‘The Dawn of Art’ Review – An intimate look at ancient art
Let Daisy Ridley guide you in your discovery of the Chauvet Cave, a Unesco World Heritage Site, considered one the greatest scientific breakthroughs of the 20th century. The Dawn of Art is not just a tour, but a storytelling experience, sparking emotions, and totally immersing you in the past, mirroring the way the First Men were immersed in their painted caves.From the product description
The Chauvet Cave, sometimes known as the Sistine Chapel of cave art, is a record of early humans’ artistic expression from 36,000 years ago. Today we can still see the remains of their efforts immortalized on the cave walls. In addition to some pretty amazing animal drawings, there are prints made by pressing their hands into pigment then against the wall. The intimacy of the experience is like nothing else. It’s one thing to see their early drawings, but the handprints are like ancient echoes still reverberating through the passages. They’ve left their indelible mark in the most personal way possible.
About the Experience
The experience is comprised of two parts. There’s a 10-minute immersive video, and a guided tour mode. The video is decent. It’s narrated by Daisy Ridley of Star Wars fame. It’s a little more poetic than informative, but it’s still enjoyable enough. Instead of a two-dimensional movie, this experience starts outside of the cave where you watch figures around a fire who eventually make their way to the cave. It focuses on seeing the animals in the arrangement of sparks from the fire and stars in the sky, then scraping the limestone of the cave to reveal the shapes within. I like the idea of presenting a video with you as the central character.

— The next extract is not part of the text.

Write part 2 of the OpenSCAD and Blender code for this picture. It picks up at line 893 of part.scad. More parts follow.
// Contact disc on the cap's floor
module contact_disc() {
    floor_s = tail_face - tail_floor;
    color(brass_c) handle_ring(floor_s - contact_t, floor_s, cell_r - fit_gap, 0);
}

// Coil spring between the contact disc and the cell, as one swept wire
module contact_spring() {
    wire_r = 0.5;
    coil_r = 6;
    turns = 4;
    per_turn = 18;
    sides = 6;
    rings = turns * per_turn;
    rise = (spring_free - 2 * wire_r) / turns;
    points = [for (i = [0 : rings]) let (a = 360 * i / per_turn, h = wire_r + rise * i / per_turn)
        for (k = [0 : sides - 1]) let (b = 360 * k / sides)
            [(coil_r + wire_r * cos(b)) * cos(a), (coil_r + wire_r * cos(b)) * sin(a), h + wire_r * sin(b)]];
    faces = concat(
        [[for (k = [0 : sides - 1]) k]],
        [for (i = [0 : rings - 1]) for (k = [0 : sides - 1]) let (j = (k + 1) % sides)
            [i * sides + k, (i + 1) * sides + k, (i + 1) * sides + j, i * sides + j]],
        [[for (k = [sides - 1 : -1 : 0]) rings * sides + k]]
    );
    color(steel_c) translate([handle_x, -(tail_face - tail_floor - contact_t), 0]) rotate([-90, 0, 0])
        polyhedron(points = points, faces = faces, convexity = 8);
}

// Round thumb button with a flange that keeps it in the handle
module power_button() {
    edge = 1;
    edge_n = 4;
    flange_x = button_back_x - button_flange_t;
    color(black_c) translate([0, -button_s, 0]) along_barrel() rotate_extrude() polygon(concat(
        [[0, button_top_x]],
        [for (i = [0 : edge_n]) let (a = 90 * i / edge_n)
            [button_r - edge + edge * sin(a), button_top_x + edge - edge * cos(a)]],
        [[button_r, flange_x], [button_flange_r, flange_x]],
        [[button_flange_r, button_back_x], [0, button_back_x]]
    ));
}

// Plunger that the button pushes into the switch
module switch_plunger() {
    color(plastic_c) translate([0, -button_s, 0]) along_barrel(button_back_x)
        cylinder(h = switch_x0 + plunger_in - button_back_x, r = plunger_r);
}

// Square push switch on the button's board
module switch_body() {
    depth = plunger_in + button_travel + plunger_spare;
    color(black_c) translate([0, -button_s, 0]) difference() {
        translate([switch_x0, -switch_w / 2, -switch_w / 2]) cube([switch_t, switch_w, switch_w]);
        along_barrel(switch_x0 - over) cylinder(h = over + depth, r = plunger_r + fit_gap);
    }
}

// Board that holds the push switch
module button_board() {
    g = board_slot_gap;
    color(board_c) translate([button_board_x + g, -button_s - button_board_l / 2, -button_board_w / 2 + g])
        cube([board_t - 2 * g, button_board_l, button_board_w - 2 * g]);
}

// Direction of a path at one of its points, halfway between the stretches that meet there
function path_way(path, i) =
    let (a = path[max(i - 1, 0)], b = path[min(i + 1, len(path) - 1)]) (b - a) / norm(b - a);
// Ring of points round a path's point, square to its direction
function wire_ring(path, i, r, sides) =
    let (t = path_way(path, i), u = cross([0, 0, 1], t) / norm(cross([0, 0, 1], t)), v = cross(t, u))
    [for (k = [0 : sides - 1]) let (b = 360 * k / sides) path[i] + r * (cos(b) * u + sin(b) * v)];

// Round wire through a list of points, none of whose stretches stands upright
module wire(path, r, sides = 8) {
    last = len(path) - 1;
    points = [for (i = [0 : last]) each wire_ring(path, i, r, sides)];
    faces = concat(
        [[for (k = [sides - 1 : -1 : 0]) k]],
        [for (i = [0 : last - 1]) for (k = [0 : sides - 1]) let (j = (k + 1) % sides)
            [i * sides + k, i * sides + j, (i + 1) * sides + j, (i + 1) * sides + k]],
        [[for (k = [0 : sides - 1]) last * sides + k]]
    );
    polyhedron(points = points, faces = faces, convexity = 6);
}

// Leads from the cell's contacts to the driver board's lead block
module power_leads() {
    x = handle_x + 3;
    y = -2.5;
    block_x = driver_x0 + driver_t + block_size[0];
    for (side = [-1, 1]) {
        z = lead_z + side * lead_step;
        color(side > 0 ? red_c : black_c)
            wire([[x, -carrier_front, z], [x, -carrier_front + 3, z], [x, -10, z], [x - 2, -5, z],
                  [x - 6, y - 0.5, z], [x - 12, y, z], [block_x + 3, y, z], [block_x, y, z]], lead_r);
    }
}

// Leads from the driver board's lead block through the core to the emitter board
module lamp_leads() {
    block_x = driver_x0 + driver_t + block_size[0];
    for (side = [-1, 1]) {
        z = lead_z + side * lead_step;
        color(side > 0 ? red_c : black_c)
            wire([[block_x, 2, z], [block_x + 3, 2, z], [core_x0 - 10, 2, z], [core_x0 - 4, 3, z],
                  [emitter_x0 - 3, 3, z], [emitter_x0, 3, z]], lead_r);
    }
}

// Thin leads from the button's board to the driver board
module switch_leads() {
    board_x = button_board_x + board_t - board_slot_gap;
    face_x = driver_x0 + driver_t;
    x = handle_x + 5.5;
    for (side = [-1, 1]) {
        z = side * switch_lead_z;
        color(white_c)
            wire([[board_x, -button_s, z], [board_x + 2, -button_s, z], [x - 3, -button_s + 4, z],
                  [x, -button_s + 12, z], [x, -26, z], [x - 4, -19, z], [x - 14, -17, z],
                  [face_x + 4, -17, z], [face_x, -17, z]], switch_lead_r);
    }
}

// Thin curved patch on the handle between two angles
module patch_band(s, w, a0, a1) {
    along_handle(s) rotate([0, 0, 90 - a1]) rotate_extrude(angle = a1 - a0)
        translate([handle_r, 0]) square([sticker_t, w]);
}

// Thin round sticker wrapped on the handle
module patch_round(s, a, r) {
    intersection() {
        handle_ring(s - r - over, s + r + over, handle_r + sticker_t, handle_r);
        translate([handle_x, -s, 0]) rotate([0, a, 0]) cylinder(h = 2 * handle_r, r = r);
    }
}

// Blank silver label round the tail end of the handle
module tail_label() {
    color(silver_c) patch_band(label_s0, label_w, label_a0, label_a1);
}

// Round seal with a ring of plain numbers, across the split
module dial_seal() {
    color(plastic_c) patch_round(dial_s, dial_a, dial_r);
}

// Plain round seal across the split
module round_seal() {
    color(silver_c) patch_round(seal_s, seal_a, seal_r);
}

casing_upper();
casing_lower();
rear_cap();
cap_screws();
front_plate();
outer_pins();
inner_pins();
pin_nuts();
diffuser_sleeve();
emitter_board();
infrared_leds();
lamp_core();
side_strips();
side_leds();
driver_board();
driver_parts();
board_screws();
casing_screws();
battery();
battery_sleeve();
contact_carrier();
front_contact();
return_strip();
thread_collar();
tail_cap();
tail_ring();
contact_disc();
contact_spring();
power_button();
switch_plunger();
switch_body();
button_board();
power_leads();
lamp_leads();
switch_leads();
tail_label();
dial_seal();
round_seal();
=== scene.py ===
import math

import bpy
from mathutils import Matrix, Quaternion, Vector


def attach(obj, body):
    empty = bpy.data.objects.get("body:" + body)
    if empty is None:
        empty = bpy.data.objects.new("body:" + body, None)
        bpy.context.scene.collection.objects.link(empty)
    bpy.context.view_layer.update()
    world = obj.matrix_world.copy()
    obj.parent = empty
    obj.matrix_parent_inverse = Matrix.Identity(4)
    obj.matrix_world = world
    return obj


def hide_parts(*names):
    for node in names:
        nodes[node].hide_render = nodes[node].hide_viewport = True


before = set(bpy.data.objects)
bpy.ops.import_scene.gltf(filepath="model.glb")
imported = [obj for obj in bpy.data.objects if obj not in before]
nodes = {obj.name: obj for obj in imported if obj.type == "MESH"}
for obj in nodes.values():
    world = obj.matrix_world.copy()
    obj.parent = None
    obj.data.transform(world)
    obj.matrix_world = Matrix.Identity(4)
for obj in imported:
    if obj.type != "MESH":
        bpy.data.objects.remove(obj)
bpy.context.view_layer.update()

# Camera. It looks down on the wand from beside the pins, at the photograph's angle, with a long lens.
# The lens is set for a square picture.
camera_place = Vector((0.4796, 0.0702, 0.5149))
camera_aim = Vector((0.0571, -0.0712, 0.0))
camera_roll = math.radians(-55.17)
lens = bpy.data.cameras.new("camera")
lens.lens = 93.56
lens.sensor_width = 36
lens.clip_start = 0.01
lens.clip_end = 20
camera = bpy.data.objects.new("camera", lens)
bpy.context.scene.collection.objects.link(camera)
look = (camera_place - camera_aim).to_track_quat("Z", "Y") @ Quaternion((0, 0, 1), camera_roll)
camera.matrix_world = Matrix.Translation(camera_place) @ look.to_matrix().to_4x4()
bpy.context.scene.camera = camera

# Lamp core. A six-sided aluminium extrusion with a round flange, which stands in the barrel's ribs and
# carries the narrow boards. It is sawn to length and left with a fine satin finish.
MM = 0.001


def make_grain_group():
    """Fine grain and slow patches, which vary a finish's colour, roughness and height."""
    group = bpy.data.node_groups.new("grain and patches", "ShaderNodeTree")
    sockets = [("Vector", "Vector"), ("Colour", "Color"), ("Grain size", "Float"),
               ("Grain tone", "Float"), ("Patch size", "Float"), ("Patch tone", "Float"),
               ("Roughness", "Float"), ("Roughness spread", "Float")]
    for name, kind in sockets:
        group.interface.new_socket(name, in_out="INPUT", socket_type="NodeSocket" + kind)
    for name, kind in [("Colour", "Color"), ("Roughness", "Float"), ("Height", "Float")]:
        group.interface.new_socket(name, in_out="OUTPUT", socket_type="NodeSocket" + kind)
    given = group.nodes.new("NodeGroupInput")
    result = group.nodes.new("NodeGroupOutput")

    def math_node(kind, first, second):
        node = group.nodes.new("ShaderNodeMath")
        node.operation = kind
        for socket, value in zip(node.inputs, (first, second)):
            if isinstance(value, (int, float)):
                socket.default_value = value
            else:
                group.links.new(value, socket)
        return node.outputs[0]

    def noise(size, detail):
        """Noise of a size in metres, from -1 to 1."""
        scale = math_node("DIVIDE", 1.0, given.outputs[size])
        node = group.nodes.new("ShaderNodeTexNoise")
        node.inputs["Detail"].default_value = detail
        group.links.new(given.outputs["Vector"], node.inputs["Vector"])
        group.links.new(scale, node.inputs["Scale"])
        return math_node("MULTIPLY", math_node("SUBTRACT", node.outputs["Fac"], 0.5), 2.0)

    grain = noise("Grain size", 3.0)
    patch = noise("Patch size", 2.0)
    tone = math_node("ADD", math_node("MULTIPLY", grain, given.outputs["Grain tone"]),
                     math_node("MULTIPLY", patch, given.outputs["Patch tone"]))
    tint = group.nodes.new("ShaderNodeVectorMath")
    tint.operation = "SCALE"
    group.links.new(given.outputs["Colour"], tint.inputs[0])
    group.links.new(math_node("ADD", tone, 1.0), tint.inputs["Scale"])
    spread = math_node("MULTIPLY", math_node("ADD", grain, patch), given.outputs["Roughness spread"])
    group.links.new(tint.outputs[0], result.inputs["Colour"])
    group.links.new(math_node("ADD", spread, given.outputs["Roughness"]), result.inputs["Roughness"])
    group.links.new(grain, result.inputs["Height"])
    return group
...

Once you’ve completed the video, you go back to the menu where you can choose the tour. Inside the cave, you are directed toward the drawings on the walls and ceilings so you can see everything. A different narrator speaks about each major drawing area. You can stand in each spot and just take it in, then you click to move to the next area, designated by a glowing circle on the floor. Unfortunately, you can’t just walk around the cave. After you move around the 8 or so points, you are returned to the menu. Each point provides a good point of view, but I wish it wasn’t so restrictive. It’s fascinating how the very curves of the cave walls even play into the art. The layering of animals lends depth to the images, and the poses evoke motion. It really is impressive.

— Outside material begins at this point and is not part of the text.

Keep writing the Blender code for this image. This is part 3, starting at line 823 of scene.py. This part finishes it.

The Chauvet Cave isn’t accessible to the public due to the number of people who would come, and the fate of similar caves that didn’t restrict tourism more. If you are ever in France, you can go to a nearby replica cave, creatively called Chauvet Cave 2, that is built full-scale with reproductions of the artwork so you can feel like you’re really there. Note that the outside looks like a Soviet era bunker, but inside is apparently a very good cave interior.

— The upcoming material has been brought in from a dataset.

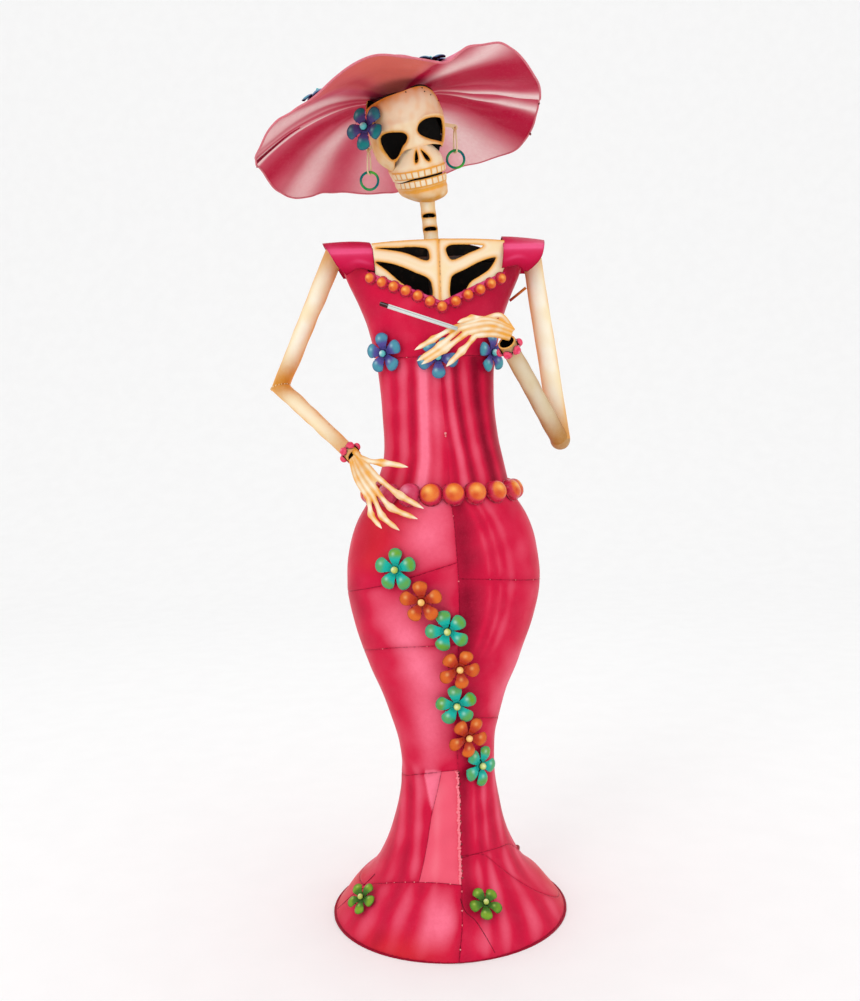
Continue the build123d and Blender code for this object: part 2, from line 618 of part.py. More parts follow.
def hat_parts():
    sections = []
    inner = CROWN_R + BRIM_GAP
    radii = [inner + (BRIM_R - inner) * k / 4 for k in range(5)]
    for k in range(BRIM_STEPS + 1):
        angle = math.radians(BRIM_SEAM + (360 - BRIM_GAP) * k / BRIM_STEPS)
        low = Spline([brim_xyz(angle, r) for r in radii])
        high = Spline([brim_xyz(angle, r, SHEET) for r in radii])
        sections.append(make_face([low, Line(low @ 1, high @ 1), high, Line(high @ 0, low @ 0)]))
    crown = ellipsoid(CROWN_R, CROWN_R, CROWN_H)
    crown -= ellipsoid(CROWN_R - SHEET, CROWN_R - SHEET, CROWN_H - SHEET)
    upper = Pos(0, 0, CROWN_R * 2) * Box(CROWN_R * 4, CROWN_R * 4, CROWN_R * 4)
    return {"hat_brim": loft(sections), "hat_crown": Pos(*HAT_AT) * Rot(0, HAT_LEAN, 0) * (crown & upper)}


BUILDERS = [
    base_parts, skirt_parts, belt_parts, bodice_parts, arm_parts, skull_parts, earring_parts, hat_parts,
    flower_parts,
]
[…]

An experience about artwork isn’t going to be very good if the visuals aren’t clear enough. Thankfully, the photo capture is high-quality. Light plays off your torch, and shadows from the uneven surfaces provide you with a realistic feeling. I know I would want to reach out and feel them if given the chance, which is why it’s a good thing the real one is closed off. VR doesn’t have a satisfying touch component, but you can get as close as you want without your very breath damaging the images.
It’s not really an interactive experience. Other than holding your torch at different angles to see how things look, it’s designed for the eyes. They could have added some additional elements from the early humans, but it just wouldn’t be very relevant. The only thing that might have made sense would be to provide some sort of brush and pigments as archaeologists believe would have been used so you could add images to a separate wall.
The immersive video provides some light narrative about the early peoples but isn’t really a source of information. In the guided tour mode, each spot that you can jump to has spoken narration that calls out specific features and provide some additional details. This is good information, and it adds value.
- Fascinating location
- Great image quality
- Well-done documentary immersive video
- Lack of freedom in the cave
I definitely recommend The Dawn of Art. For one thing, it’s free, but even if it cost a few dollars, it would be worth it. Prior to this, I had only seen still images of the drawings. It’s so much better being able to stand right next to it and feel surrounded. Even more than the remains of ancient buildings, this artwork flowed from the hands of fellow humans in a very personal way. Being able to connect to our shared past this way can serve to remind us of our connections to humanity in general.
This experience was put together as a partnership of the conservators of the cave, various European agencies, and Google Arts and Culture through their Meet Our Ancestors project.